Я стоял спиной к зрительному залу и, не помня себя от радости, "дирижировал" своим оркестром. Наверное, я был такого высокого мнения о своих дирижерских талантах, что на репетиции Коган несколько раз обращался ко мне:

- Слушайте, Жаров, не надо так старательно махать руками, а то я невольно смотрю на вас, и это мне мешает! Голубчик, как-нибудь поскромнее там это делайте.

Федор Федорович всегда был чем-то занят, и я был уверен, что разговора моего с дирижером он не слыхал. Каково же было мое изумление, когда в перерыве, подойдя ко мне, он сказал: "Давайте не будем мешать Когану. Значит так:

взмахнув два - три раза палочкой, вы замечаете знакомых среди гостей, поворачиваетесь, здороваетесь; если это барышни, - можете улыбнуться, пококетничать, а палочку свою забудьте - оркестр "заведен" и играет уже без вас. Вы только изредка помахивайте. Все это без суеты и не шаржируя! Понятно?"

Я быстро ответил "да" и начал купаться в роли, импровизируя подвыпившего капельмейстера. Я был за это вознагражден коротким "хорошо" Федора Федоровича, и это стала моя самая любимая мимическая роль.

Вспоминаю один из прогонов. Хор вызывался на сцену в костюмах. Художник разработал костюмы для каждого хориста в отдельности. Это уже были образы, живые люди, типы, каждый со своими характерными чертами, походкой, со своими усами и со своей бородкой, со своим париком пли без оного.

Началась репетиция без оркестрантов, их вызывали позже. В оркестре сидели только дирижер и пианист, а Комиссаржевский с клавиром ходил по сцене. Он подходил к отдельным артистам, что-то им говорил, затем шел к хору, к одной группе хористов, к другой, к вспомогательному составу и все говорил, говорил, что-то показывая руками. Так продолжалось часа два. Сделали перерыв. Появились музыканты, и режиссер, наконец, произнес:

- Начали!

И когда заиграл оркестр и началась сцена в доме Лариных, все вдруг, словно по мановению волшебной палочки, задвигалось, засверкало, переливаясь красками, нюансами отношений друг к другу, каждый человек на сцене знал, куда идет, зачем подходит к другому, с кем и о чем разговаривает.

Эта была замечательная, подлинно творческая работа всего коллектива. На оперной сцене жили, а не просто пели.

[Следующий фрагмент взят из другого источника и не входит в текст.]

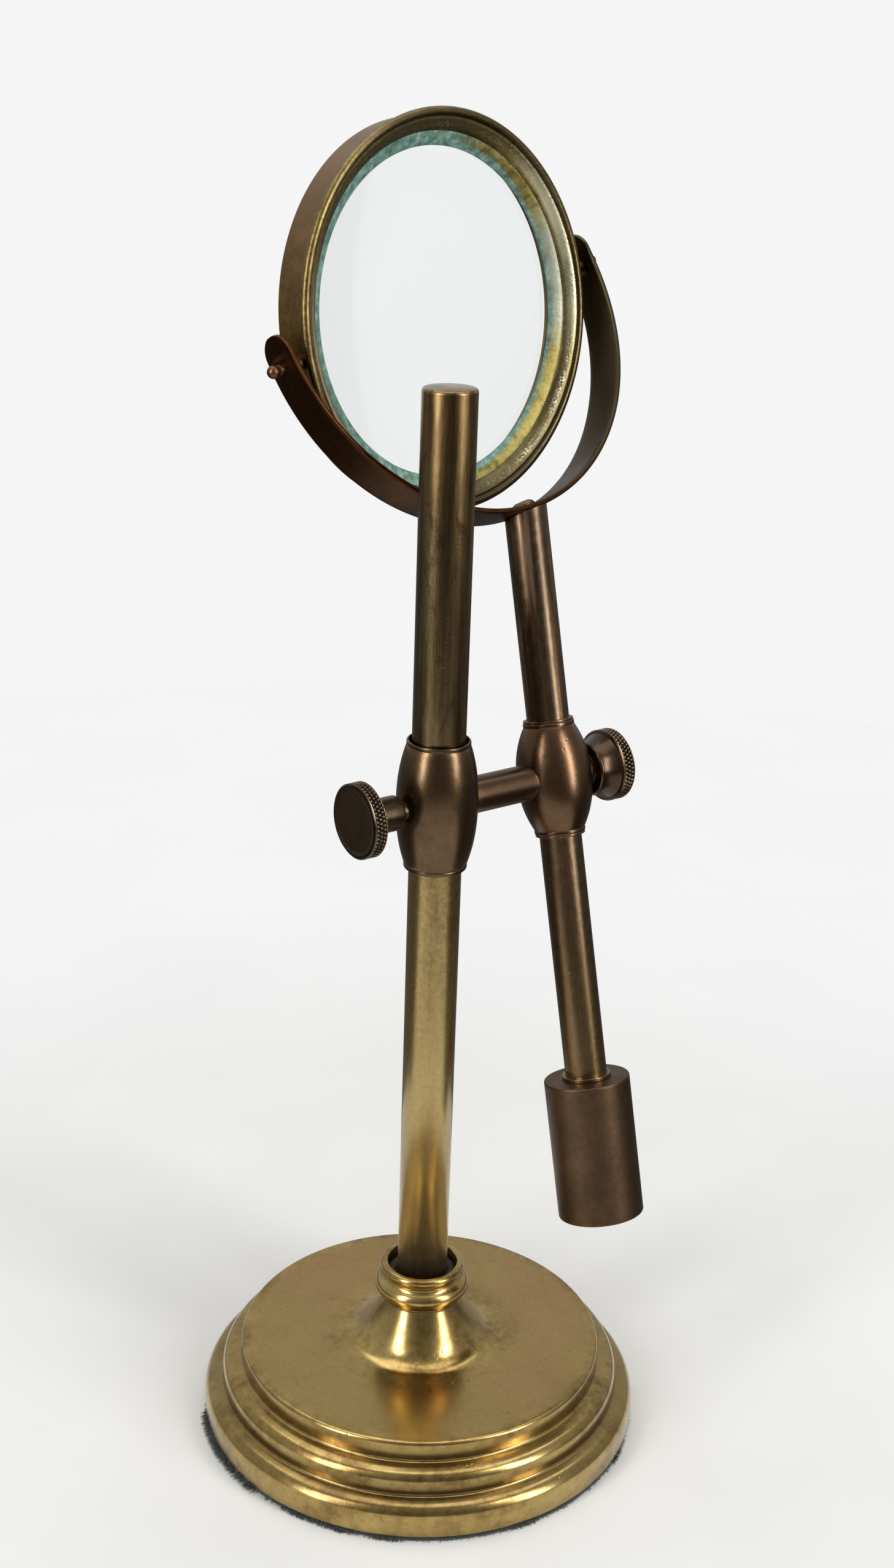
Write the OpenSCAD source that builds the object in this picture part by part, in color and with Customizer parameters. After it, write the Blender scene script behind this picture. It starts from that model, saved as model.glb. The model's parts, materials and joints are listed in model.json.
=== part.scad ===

Вот таким был Федор Федорович Комиссаржевский.

Все, что делал Комиссаржевский, было настолько интересно и необычно, что я на репетициях смотрел только на него. Я не спускал с него глаз, даже когда он ходил по коридору. Поравнявшись, он иногда вопрошал:

- Что вы?

Я говорил:

- Нет, нет, Федор Федорович, я ничего...

- Вы так смотрите, будто хотите о чем-то спросить.